Note that $\mathscr S$ is closed under finite intersections, and that $\mathcal L$ is closed under complements and countable disjoint intersections (this follows from $\sigma$-additivity). This means that $\mathscr S$ is a $\pi$-system and $\mathcal L$ is a $\lambda$-system. By the $\pi$-$\lambda$ theorem we therefore have that $\sigma(S) = \mathbb B \subseteq \mathcal L$. The elements of $\mathscr S$ are nowhere near being as complex as an arbitrary Borel set, but because any Borel set can be formed from a countable number of complements, unions, and intersections of elements of $\mathscr S$, if there is not a single disagreement between $Q$ and $R$ on elements of $\mathscr S$ then this will be followed through to there being no disagreements on any $B \in \mathbb B$.
We have just shown that if $F_Q = F_R$ then $Q = R$ (on $\mathbb B$), which means that the map $Q \mapsto F_Q$ from $\mathscr P := \{P : P \text { is a probability measure on } (\mathbb R, \mathbb B)\}$ to $\mathcal F := \{F : \mathbb R \to \mathbb R : F \text { is a CDF}\}$ is an injection.
Now if we want to think about going the other direction, we want to start with a CDF $F$ and show that there is a unique probability measure $Q$ such that $F(a) = Q\left((-\infty, a]\right)$. This will establish that our mapping $Q \mapsto F_Q$ is in fact a bijection. For this direction, we define $F$ without any reference to probability or measures.
We first define a Stieltjes measure function as a function $G : \mathbb R \to \mathbb R$ such that
- $G$ is non-decreasing
- $G$ is right-continuous
(and note how being càdlàg follows from this definition, but because of the extra non-decreasing constraint "most" càdlàg functions are not Stieltjes measure functions).
It can be shown that each Stieltjes function $G$ induces a unique measure $\mu$ on $(\mathbb R, \mathbb B)$ defined by
$$
\mu\left((a, b]\right) = G(b) - G(a)
$$
(see e.g. Durrett's Probability and Random Processes for details on this). For example, the Lebesgue measure is induced by $G(x) = x$.
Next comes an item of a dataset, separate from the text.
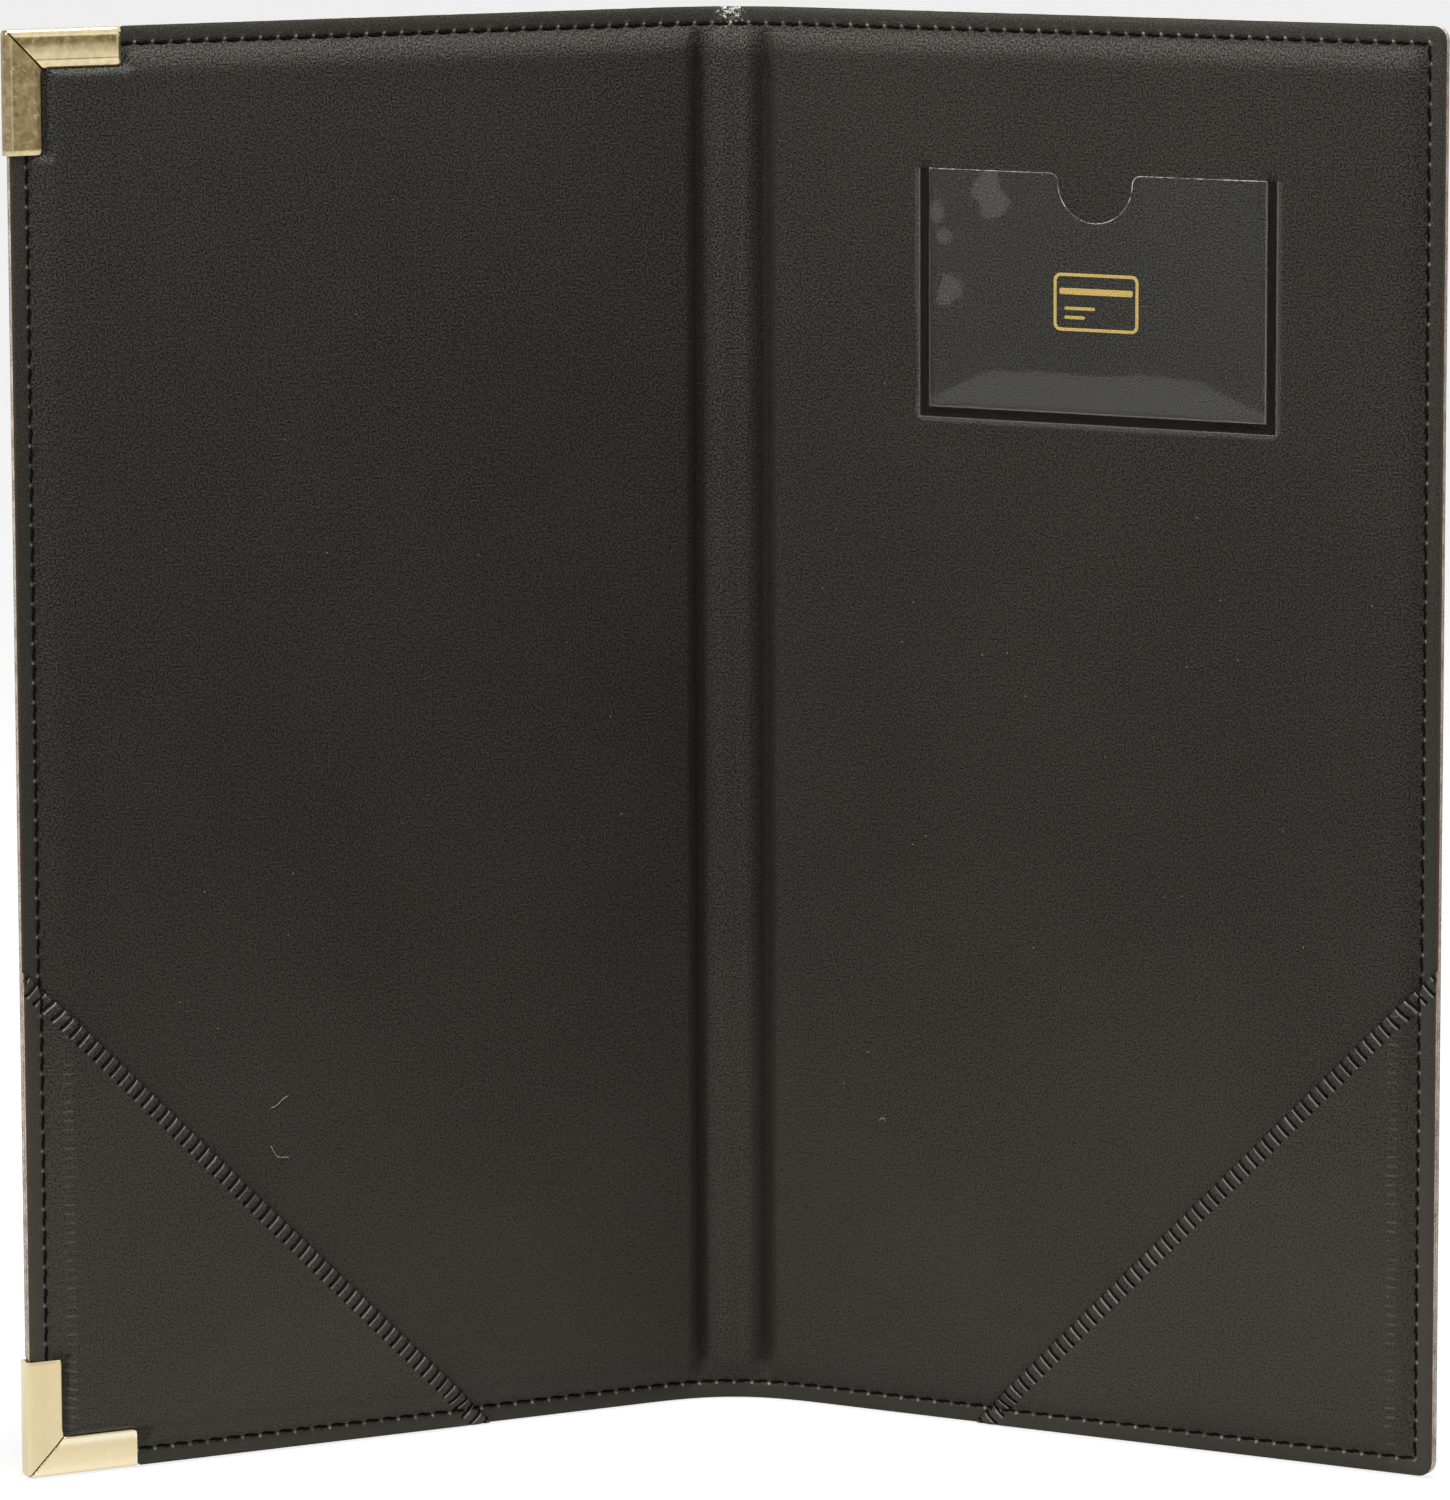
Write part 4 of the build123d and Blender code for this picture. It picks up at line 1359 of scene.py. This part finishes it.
def make_pictogram():
    """A payment card in gold foil: a rounded frame, a stripe and two short lines."""
    middle = (FOLD_X + WINDOW_MIDDLE, WINDOW_TOP - CARD_DROP)
    base = SKIN + PAD_RISE + FOIL_LIFT
    inner = (CARD[0] - 2 * CARD_LINE, CARD[1] - 2 * CARD_LINE)
    strokes = [(rounded_box(middle, CARD, CARD_ROUND), rounded_box(middle, inner, 0.8))]
    stripe = ((0, 1.9), (inner[0] - 1.2, 1.1))
    for (du, dz), size in (stripe, ((-3.2, -1.1), (6.0, CARD_LINE)), ((-4.2, -2.7), (4.0, CARD_LINE))):
        spot = (middle[0] + du, middle[1] + dz)
        strokes.append((rounded_box(spot, size, 0.3), rounded_box(spot, (0.02, 0.02), 0.005)))
    points, faces = [], []
    for outer, inner in strokes:
        new_points, new_faces = foil_between(outer, inner, base, base + FOIL)
        faces += [[v + len(points) for v in f] for f in new_faces]
        points += new_points
    s, z, n = np.array(points).T
    level = lining_height(1)(s, z) - base
    uv = np.column_stack([s, z]) * MM
    piece = add_piece("card_pictogram", stand(1, s, z, n + level), faces, [foil_look], uv=uv, sharp=30)
    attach(piece, "back_cover")


# Lint and dust ---------------------------------------------------------------

def make_lint():
    """A few curled fibres and specks that cling to the leather."""
    for cover, side in COVERS.items():
        chance, height = np.random.default_rng(201 + side), lining_height(side)
        paths = []
        for corners in LINT[cover]:
            u, z = np.array(corners).T
            t, ends = np.linspace(0, 1, LINT_POINTS), np.linspace(0, 1, len(u))
            s, heights = FOLD_X + np.interp(t, ends, u), np.interp(t, ends, z)
            paths.append(stand(side, s, heights, height(s, heights) + 0.06))
        for _ in range(DUST):
            u, z = chance.uniform(12, WIDTH - 12), chance.uniform(60, HEIGHT - 12)
            turn, length = chance.uniform(0, pi), chance.uniform(0.12, 0.32)
            along = np.linspace(-0.5, 0.5, LINT_POINTS) * length
            s, heights = FOLD_X + u + along * cos(turn), z + along * sin(turn)
            paths.append(stand(side, s, heights, height(s, heights) + 0.05))
        up = np.array([0.1, -1.0, 0.2])
        piece = add_tubes(cover + "_lint", np.array(paths), up, LINT_RADIUS * MM, lint_look, 5)
        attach(piece, cover + "_cover")


# Making the object -----------------------------------------------------------

foam_look = foam_material()
film_look = film_material()
film_edge_look = film_edge_material()
lint_look = lint_material()
foil_look = foil_material()
board_look = board_material()
ladder_thread = thread_material("ladder_thread", (0.0015, 0.0015, 0.0013), (0.008, 0.008, 0.007))
# Painted highlights and painted shade across each leg of the brass, in place of its reflections:
# (millimetres in from the outer edge, value). The first two stops are the two ends.
TOP_UPRIGHT_PAINTED_LIGHT = (
    (0, 0.2), (6.8, 0.1), (0.85, 0.25), (1.05, 0.55), (1.25, 0.5), (1.4, 0.12), (2.2, 0.17),
    (5.3, 0.2), (5.7, 0.1), (6.4, 0.0),
)
TOP_LEVEL_PAINTED_LIGHT = (
    (0, 0.8), (6.8, 0.4), (1.15, 0.95), (1.5, 0.1), (2.4, 0.12), (3.2, 0.5), (4.6, 0.9),
    (5.15, 0.95), (5.3, 0.2), (5.5, 0.9), (6.4, 0.8),
)
BOTTOM_UPRIGHT_PAINTED_LIGHT = (
    (0, 0.3), (6.8, 0.0), (1.0, 0.2), (3.0, 0.15), (5.8, 0.2), (6.5, 0.15), (6.65, 0.0),
)
BOTTOM_LEVEL_PAINTED_LIGHT = (
    (0, 0.5), (6.8, 0.0), (1.2, 0.5), (2.2, 0.35), (4.6, 0.2), (5.3, 0.3), (5.7, 1.0), (6.3, 1.0),
    (6.6, 0.1),
)
# the top corner is darker partly because it is worn and partly as a painted dim reflection; the bottom
# corner is paler as a painted reflection of the bright floor
AGED_DIM_REFLECTION = ((0.19, 0.135, 0.055), (0.8, 0.66, 0.4))
BRIGHT_REFLECTION = ((0.56, 0.45, 0.25), (0.93, 0.84, 0.62))
aged_brass_dim_reflection = brass_material("aged_brass_dim_reflection", *AGED_DIM_REFLECTION, TOP_UPRIGHT_PAINTED_LIGHT, TOP_LEVEL_PAINTED_LIGHT, 1.0)
brass_bright_reflection = brass_material("brass_bright_reflection", *BRIGHT_REFLECTION, BOTTOM_UPRIGHT_PAINTED_LIGHT, BOTTOM_LEVEL_PAINTED_LIGHT, 0.15)

for cover_name in COVERS:
    make_half(cover_name)
    make_pocket(cover_name)
    make_foam(cover_name)
    make_seam_thread(cover_name)
    make_ladder_thread(cover_name)
make_metal("top_brass_corner", True, SKIN, METAL_LEG, aged_brass_dim_reflection)
make_metal("bottom_brass_corner", False, 2 * SKIN, METAL_LEG_BOTTOM, brass_bright_reflection)
make_film()
make_pictogram()
make_lint()
for node in ("front_board", "back_board", "spine_strip"):
    board = frame["nodes"][node]
    board.data.materials.clear()
    board.data.materials.append(board_look)


# Floor, light and camera -----------------------------------------------------

FLOOR_REACH = 30.0            # metres from the middle to each side
FLOOR_DROP = 0.0003
FLOOR_GLOW = 0.82             # share of the floor's own light where it is seen or mirrored
FILL_LIGHT = 0.2              # level of the world's light
AIM = (0, 0, 0.14)            # middle of the presenter, at which the lamps are pointed
SENSOR = 36.0                 # millimetres, as is the focal length
FOCAL_LENGTH = 203.1
CAMERA_PLACE = (0.0155, -1.4833, 0.3431)
CAMERA_DIP = 8.389            # degrees that the camera looks down
CAMERA_ROLL = 0.0029
CAMERA_TURN = 0.0107


def make_floor():
    square = ((-1, -1), (1, -1), (1, 1), (-1, 1))
    corners = [(x * FLOOR_REACH, y * FLOOR_REACH, -FLOOR_DROP) for x, y in square]
    mesh = bpy.data.meshes.new("floor")
    mesh.from_pydata(corners, [], [(0, 1, 2, 3)])
    floor = bpy.data.objects.new("floor", mesh)
    bpy.context.scene.collection.objects.link(floor)
    m = Nodes("pale_floor")
    m.set(Base_Color=(0.86, 0.86, 0.85, 1), Roughness=0.9, Specular_IOR_Level=0.1)
    glow = m.add("Emission", {"Color": (1, 1, 1, 1), "Strength": 1.0}).outputs[0]
    shaders = {0: m.seen() * FLOOR_GLOW, 1: m.shader.outputs[0], 2: glow}
    m.put(m.tree.nodes["Material Output"].inputs["Surface"], m.add("MixShader", shaders).outputs[0])
    mesh.materials.append(m.material)


def make_world():
    """White where it is seen or mirrored, and a plain level of light elsewhere."""
    world = bpy.data.worlds.new("studio")
    bpy.context.scene.world = world
    m = Nodes("studio", world)
    strength = m.field("MapRange", {0: m.seen(), 3: FILL_LIGHT, 4: 1.0})
    m.set(Color=(1, 1, 1, 1), Strength=strength)


def make_lamp(name, place_at, size, power):
    light = bpy.data.lights.new(name, "AREA")
    light.shape = "RECTANGLE"
    light.size, light.size_y = size
    light.energy = power
    lamp = bpy.data.objects.new(name, light)
    lamp.location = place_at
    lamp.visible_camera = False
    lamp.rotation_euler = (Vector(AIM) - Vector(place_at)).to_track_quat("-Z", "Y").to_euler()
    bpy.context.scene.collection.objects.link(lamp)


def make_camera():
    camera = bpy.data.cameras.new("camera")
    camera.sensor_width = SENSOR
    camera.lens = FOCAL_LENGTH
    camera.clip_end = 100.0
    view = bpy.data.objects.new("camera", camera)
    view.location = CAMERA_PLACE
    view.rotation_euler = (radians(90 - CAMERA_DIP), CAMERA_ROLL, CAMERA_TURN)
    bpy.context.scene.collection.objects.link(view)
    bpy.context.scene.camera = view


make_floor()
make_world()
make_lamp("left", (-0.95, -0.7, 0.85), (0.4, 0.4), 14.0)
make_lamp("over", (0.1, -0.12, 1.1), (0.6, 0.2), 26.0)
make_camera()
bpy.context.scene.view_settings.view_transform = "Standard"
Now noting that a CDF is a Stieltjes function $F$ with the additional properties that $\lim_{x\to-\infty} F(x) := F(-\infty) = 0$ and $\lim_{x\to\infty} F(x) := F(\infty) = 1$, we can apply that result to show that for every CDF $F$ we get a unique measure $Q$ on $(\mathbb R, \mathbb B)$ defined by
$$
Q\left((a, b]\right) = F(b) - F(a).
$$
Note how $Q\left((-\infty, a]\right) = F(a) - F(-\infty) = F(a)$ and $Q\left((-\infty, -\infty]\right) = F(\infty) - F(-\infty) = 1$ so $Q$ is a probability measure and is exactly the one we would have used to define $F$ if we were going the other direction.
All together we have now seen that the mapping $Q \mapsto F_Q$ is 1-1 and onto so we really do have a bijection between $\mathscr P$ and $\mathcal F$. Bringing this back to the actual question, this shows that we could equivalently hold up either CDFs or probability measures as our object which we declare probability to be the study of (while also recognizing that this is a somewhat facetious endeavor). I personally still prefer probability spaces because I feel like the theory more naturally flows in that direction but CDFs are not "wrong".